*EXERCISE BRIEF:*
In the material below, find every line with "scene" and pull it out.

*PROVIDED MATERIAL:*
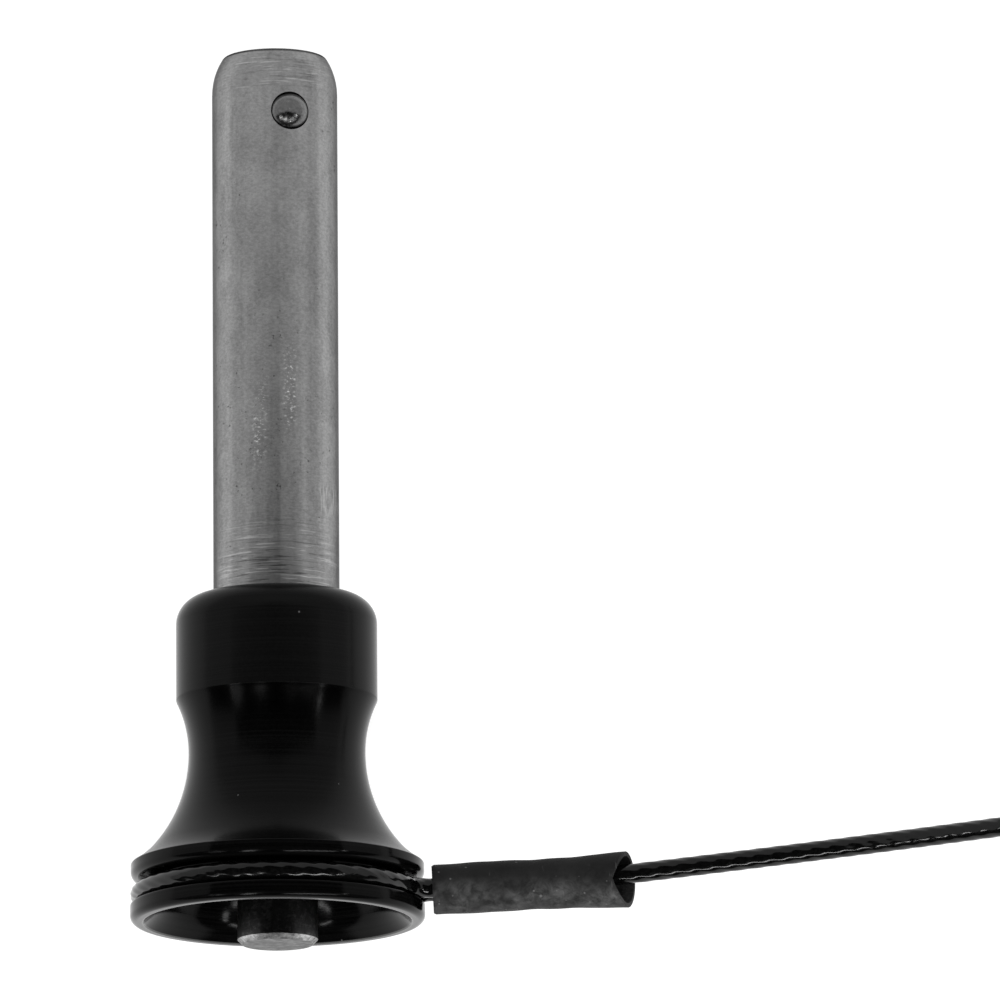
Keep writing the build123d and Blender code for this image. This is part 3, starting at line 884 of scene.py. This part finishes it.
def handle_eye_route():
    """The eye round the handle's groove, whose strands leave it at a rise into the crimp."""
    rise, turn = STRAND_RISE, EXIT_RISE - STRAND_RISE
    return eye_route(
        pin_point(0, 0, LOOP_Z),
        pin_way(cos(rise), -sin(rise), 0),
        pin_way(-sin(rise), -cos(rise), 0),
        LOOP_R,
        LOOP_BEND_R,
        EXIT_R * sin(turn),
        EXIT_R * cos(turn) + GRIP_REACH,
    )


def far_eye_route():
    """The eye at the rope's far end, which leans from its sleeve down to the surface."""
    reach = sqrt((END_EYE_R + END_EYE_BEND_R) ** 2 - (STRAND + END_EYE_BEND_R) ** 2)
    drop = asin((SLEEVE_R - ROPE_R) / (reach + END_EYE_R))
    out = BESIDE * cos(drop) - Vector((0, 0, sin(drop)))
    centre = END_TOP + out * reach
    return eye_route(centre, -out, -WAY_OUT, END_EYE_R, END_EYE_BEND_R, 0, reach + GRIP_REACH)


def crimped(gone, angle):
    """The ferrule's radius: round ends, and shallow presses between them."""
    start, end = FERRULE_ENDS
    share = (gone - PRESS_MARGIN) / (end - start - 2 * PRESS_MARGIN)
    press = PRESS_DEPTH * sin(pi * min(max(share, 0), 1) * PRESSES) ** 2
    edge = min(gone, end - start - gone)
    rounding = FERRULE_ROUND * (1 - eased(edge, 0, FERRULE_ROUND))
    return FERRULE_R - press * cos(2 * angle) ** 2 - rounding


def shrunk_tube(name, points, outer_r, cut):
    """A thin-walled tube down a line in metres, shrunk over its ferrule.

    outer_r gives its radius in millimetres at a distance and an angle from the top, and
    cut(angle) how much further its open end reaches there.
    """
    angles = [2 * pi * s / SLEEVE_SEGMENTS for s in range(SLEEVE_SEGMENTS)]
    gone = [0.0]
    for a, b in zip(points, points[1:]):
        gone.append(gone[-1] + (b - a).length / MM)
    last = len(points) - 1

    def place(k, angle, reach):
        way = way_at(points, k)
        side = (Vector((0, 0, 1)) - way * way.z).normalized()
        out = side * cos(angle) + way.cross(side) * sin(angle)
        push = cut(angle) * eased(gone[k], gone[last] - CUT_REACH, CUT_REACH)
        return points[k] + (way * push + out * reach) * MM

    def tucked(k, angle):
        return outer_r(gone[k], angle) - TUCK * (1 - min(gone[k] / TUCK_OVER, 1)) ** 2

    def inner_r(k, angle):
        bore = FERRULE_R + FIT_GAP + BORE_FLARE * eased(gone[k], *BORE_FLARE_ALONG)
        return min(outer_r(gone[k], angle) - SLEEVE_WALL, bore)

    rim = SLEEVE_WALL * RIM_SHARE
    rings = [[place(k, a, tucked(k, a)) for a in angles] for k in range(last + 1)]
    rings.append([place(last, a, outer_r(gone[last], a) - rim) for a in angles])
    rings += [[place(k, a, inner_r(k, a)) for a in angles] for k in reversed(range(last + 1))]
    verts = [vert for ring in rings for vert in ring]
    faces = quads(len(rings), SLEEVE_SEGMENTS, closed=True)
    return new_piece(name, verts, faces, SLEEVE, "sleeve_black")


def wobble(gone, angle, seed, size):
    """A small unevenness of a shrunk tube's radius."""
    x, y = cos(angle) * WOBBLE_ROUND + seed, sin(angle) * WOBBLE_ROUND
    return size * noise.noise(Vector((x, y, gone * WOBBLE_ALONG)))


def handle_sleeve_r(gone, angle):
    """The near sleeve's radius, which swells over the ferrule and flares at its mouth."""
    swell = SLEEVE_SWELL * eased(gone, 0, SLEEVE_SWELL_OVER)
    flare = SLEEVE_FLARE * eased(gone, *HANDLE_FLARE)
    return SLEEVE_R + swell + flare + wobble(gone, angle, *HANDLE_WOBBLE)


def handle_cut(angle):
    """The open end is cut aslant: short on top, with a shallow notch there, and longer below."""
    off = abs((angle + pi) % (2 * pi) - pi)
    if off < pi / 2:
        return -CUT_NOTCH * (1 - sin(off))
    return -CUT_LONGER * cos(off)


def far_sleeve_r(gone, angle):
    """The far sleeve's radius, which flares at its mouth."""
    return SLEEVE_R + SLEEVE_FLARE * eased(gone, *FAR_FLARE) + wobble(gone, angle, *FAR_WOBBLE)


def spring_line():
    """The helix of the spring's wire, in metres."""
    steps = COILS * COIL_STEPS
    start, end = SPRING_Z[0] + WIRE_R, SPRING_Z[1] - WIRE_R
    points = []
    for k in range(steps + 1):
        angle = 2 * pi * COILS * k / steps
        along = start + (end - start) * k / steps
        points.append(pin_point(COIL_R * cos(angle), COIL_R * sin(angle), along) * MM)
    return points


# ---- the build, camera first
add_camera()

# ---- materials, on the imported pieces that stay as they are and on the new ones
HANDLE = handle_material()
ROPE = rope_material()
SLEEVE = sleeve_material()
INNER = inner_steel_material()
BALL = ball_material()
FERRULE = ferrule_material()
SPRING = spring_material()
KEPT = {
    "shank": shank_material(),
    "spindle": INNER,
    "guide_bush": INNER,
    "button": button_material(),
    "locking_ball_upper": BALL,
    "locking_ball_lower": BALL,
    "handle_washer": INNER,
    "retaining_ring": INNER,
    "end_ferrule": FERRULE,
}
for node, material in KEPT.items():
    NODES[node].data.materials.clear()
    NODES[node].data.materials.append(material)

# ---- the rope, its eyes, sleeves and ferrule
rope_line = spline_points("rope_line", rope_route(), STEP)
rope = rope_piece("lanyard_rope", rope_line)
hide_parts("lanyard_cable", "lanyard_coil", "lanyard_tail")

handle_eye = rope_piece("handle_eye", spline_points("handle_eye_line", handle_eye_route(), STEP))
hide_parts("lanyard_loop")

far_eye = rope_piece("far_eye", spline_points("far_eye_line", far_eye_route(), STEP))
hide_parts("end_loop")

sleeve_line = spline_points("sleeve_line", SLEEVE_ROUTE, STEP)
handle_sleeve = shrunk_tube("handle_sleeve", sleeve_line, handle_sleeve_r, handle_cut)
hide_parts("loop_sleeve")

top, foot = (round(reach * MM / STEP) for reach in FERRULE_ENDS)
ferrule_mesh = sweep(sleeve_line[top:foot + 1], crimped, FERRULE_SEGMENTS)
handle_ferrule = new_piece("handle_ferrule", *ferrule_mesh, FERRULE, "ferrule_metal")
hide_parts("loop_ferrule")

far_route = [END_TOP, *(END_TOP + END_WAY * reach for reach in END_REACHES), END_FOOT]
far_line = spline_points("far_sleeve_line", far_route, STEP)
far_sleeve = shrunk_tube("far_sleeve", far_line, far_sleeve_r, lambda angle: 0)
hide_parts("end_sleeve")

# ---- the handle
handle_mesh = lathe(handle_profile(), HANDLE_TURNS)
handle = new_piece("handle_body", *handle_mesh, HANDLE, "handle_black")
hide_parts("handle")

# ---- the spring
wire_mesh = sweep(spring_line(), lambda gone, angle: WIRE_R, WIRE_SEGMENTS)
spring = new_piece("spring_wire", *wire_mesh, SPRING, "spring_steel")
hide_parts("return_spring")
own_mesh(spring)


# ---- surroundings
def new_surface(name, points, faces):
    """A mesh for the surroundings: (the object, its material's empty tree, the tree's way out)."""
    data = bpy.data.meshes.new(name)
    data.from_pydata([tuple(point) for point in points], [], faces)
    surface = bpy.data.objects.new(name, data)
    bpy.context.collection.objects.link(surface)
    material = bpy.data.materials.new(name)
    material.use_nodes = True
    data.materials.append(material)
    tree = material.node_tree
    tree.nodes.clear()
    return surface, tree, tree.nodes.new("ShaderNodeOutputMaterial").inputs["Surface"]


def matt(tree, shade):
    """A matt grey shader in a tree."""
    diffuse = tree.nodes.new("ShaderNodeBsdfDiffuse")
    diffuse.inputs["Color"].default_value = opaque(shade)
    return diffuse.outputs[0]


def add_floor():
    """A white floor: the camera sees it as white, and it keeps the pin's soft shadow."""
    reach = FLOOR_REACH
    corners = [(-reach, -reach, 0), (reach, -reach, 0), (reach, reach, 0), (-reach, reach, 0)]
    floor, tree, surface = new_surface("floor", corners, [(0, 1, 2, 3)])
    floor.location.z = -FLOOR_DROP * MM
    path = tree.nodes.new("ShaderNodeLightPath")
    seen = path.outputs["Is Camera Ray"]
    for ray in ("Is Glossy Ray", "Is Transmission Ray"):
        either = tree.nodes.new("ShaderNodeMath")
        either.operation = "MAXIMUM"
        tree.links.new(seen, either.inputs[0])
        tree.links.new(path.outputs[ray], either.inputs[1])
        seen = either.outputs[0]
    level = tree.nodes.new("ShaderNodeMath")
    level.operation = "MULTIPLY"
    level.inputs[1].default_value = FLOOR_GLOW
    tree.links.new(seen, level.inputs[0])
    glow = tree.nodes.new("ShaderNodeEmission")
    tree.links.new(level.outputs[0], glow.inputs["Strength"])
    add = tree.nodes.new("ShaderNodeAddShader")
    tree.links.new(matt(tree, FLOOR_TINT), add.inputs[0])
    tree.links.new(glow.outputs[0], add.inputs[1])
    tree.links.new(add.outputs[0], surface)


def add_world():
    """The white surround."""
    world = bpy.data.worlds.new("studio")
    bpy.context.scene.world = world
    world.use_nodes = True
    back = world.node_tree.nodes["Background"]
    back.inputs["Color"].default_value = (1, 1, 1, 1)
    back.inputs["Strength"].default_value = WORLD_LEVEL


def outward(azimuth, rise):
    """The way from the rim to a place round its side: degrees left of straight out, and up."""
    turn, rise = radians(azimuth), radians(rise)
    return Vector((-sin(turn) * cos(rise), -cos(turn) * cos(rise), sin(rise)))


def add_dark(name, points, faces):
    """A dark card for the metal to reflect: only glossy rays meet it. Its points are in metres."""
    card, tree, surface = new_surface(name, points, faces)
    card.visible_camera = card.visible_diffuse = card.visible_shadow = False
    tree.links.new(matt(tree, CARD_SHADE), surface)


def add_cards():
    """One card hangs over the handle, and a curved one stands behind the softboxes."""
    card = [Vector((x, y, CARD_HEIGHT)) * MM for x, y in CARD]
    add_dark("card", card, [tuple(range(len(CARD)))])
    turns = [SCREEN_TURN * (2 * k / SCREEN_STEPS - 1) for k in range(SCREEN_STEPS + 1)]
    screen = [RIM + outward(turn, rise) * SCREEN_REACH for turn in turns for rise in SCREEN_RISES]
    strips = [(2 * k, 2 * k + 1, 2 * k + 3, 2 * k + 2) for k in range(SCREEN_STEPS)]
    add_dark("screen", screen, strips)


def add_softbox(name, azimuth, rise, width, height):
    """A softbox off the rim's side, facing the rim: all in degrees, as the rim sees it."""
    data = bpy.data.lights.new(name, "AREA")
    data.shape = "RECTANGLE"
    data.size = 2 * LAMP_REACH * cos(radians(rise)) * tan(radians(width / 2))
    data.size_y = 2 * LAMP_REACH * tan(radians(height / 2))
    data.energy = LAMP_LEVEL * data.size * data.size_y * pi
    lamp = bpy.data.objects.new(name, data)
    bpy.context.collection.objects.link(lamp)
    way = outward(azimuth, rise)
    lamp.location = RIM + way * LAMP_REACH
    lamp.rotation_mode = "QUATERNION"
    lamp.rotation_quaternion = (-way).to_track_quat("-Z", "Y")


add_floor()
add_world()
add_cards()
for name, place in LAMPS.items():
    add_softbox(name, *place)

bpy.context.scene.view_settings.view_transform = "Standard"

*OUTPUT FOR THIS TASK:*
Keep writing the build123d and Blender code for this image. This is part 3, starting at line 884 of scene.py. This part finishes it.
    bpy.context.scene.world = world
bpy.context.scene.view_settings.view_transform = "Standard"